Stored records:

begin

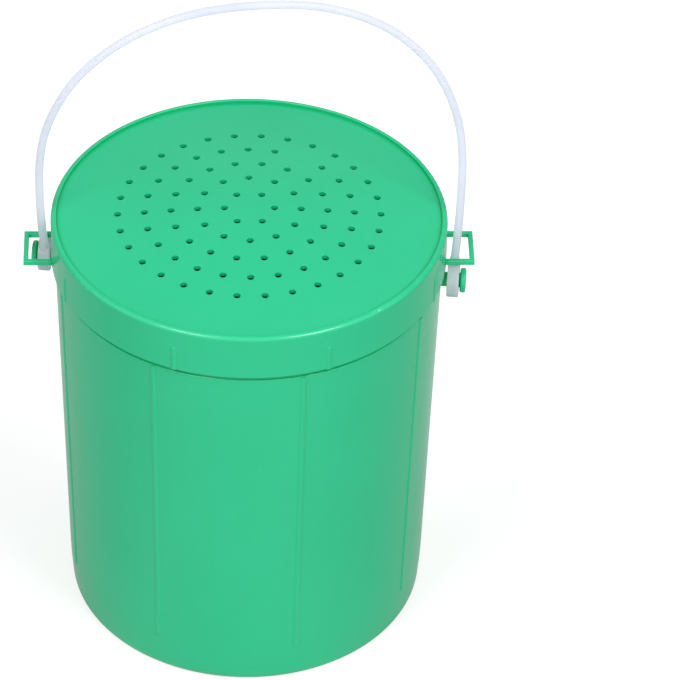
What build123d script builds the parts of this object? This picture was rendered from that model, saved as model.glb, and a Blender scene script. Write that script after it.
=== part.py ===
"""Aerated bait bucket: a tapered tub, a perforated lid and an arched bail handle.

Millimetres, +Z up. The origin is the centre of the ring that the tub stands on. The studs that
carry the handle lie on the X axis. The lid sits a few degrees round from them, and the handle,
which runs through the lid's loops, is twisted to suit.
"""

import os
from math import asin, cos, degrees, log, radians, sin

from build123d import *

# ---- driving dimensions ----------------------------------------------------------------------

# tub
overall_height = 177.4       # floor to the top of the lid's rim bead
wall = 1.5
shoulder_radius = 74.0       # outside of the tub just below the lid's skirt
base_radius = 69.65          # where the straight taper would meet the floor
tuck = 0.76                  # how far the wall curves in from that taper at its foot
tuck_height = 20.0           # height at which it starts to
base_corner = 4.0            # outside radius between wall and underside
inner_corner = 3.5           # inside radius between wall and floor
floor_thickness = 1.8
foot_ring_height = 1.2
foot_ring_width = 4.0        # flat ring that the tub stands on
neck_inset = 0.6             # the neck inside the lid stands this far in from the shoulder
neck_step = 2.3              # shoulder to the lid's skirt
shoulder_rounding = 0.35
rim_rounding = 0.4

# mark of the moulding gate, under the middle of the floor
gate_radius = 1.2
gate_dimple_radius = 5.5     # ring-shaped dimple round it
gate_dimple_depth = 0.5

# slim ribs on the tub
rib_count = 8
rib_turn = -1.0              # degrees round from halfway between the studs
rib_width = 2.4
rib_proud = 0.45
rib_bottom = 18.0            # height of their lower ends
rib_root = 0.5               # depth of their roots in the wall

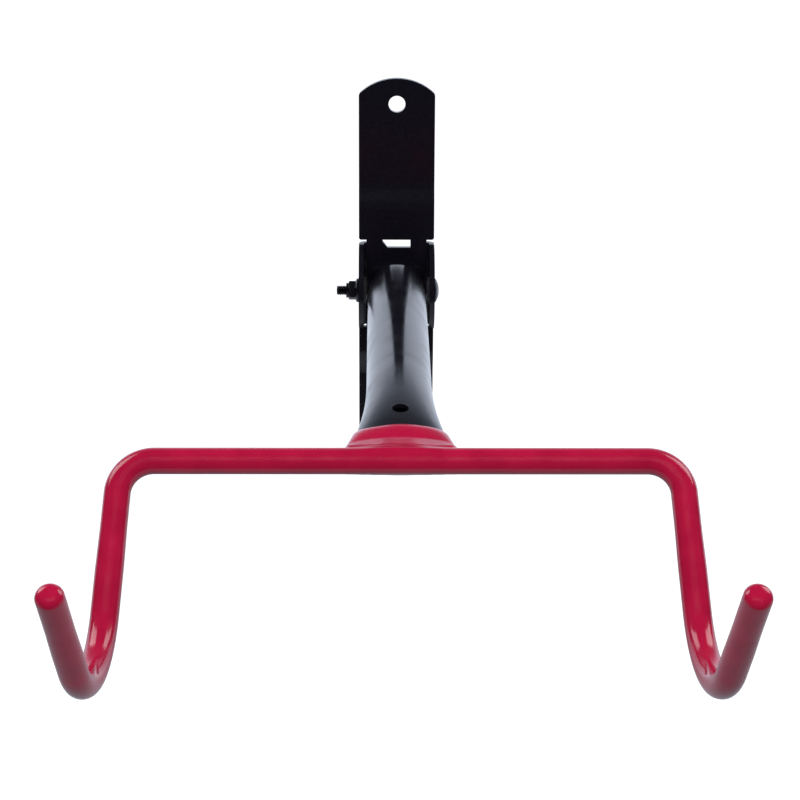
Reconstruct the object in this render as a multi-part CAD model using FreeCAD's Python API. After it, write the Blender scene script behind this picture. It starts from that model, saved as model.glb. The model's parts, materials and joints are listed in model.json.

end

*Directive*. Give an exact copy of all the data shown above.

*Solution*.
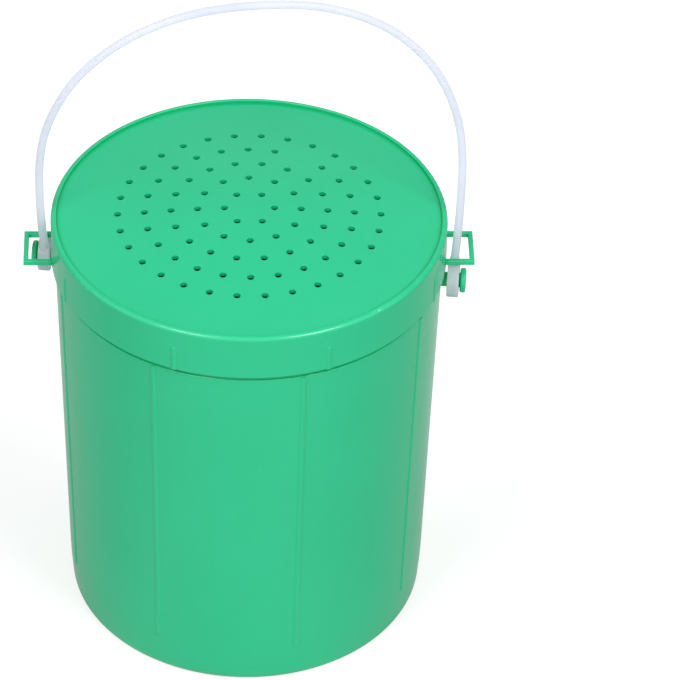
What build123d script builds the parts of this object? This picture was rendered from that model, saved as model.glb, and a Blender scene script. Write that script after it.
=== part.py ===
"""Aerated bait bucket: a tapered tub, a perforated lid and an arched bail handle.

Millimetres, +Z up. The origin is the centre of the ring that the tub stands on. The studs that
carry the handle lie on the X axis. The lid sits a few degrees round from them, and the handle,
which runs through the lid's loops, is twisted to suit.
"""

import os
from math import asin, cos, degrees, log, radians, sin

from build123d import *

# ---- driving dimensions ----------------------------------------------------------------------

# tub
overall_height = 177.4       # floor to the top of the lid's rim bead
wall = 1.5
shoulder_radius = 74.0       # outside of the tub just below the lid's skirt
base_radius = 69.65          # where the straight taper would meet the floor
tuck = 0.76                  # how far the wall curves in from that taper at its foot
tuck_height = 20.0           # height at which it starts to
base_corner = 4.0            # outside radius between wall and underside
inner_corner = 3.5           # inside radius between wall and floor
floor_thickness = 1.8
foot_ring_height = 1.2
foot_ring_width = 4.0        # flat ring that the tub stands on
neck_inset = 0.6             # the neck inside the lid stands this far in from the shoulder
neck_step = 2.3              # shoulder to the lid's skirt
shoulder_rounding = 0.35
rim_rounding = 0.4

# mark of the moulding gate, under the middle of the floor
gate_radius = 1.2
gate_dimple_radius = 5.5     # ring-shaped dimple round it
gate_dimple_depth = 0.5

# slim ribs on the tub
rib_count = 8
rib_turn = -1.0              # degrees round from halfway between the studs
rib_width = 2.4
rib_proud = 0.45
rib_bottom = 18.0            # height of their lower ends
rib_root = 0.5               # depth of their roots in the wall

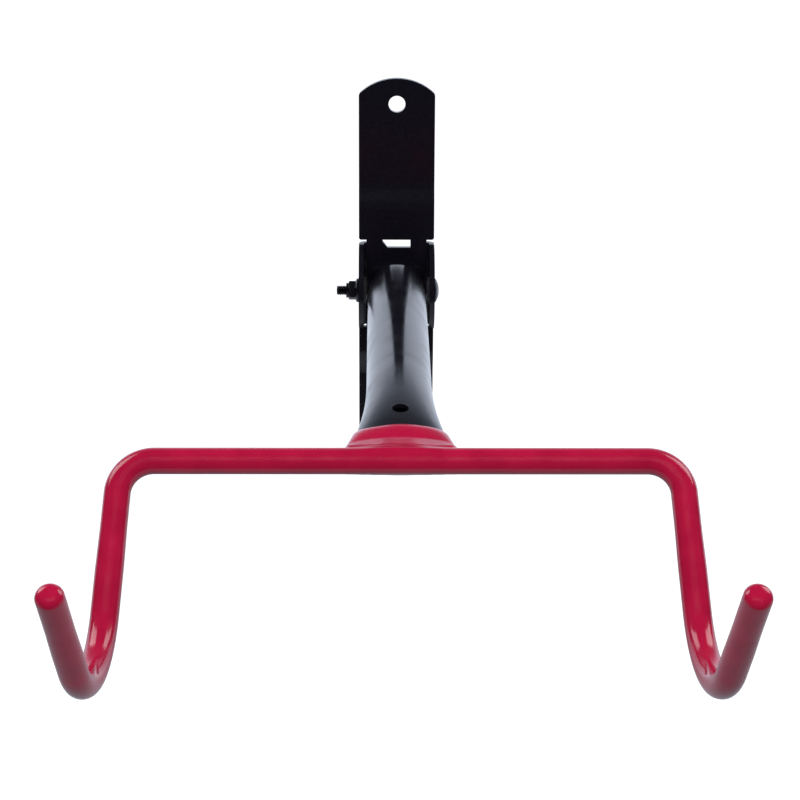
Reconstruct the object in this render as a multi-part CAD model using FreeCAD's Python API. After it, write the Blender scene script behind this picture. It starts from that model, saved as model.glb. The model's parts, materials and joints are listed in model.json.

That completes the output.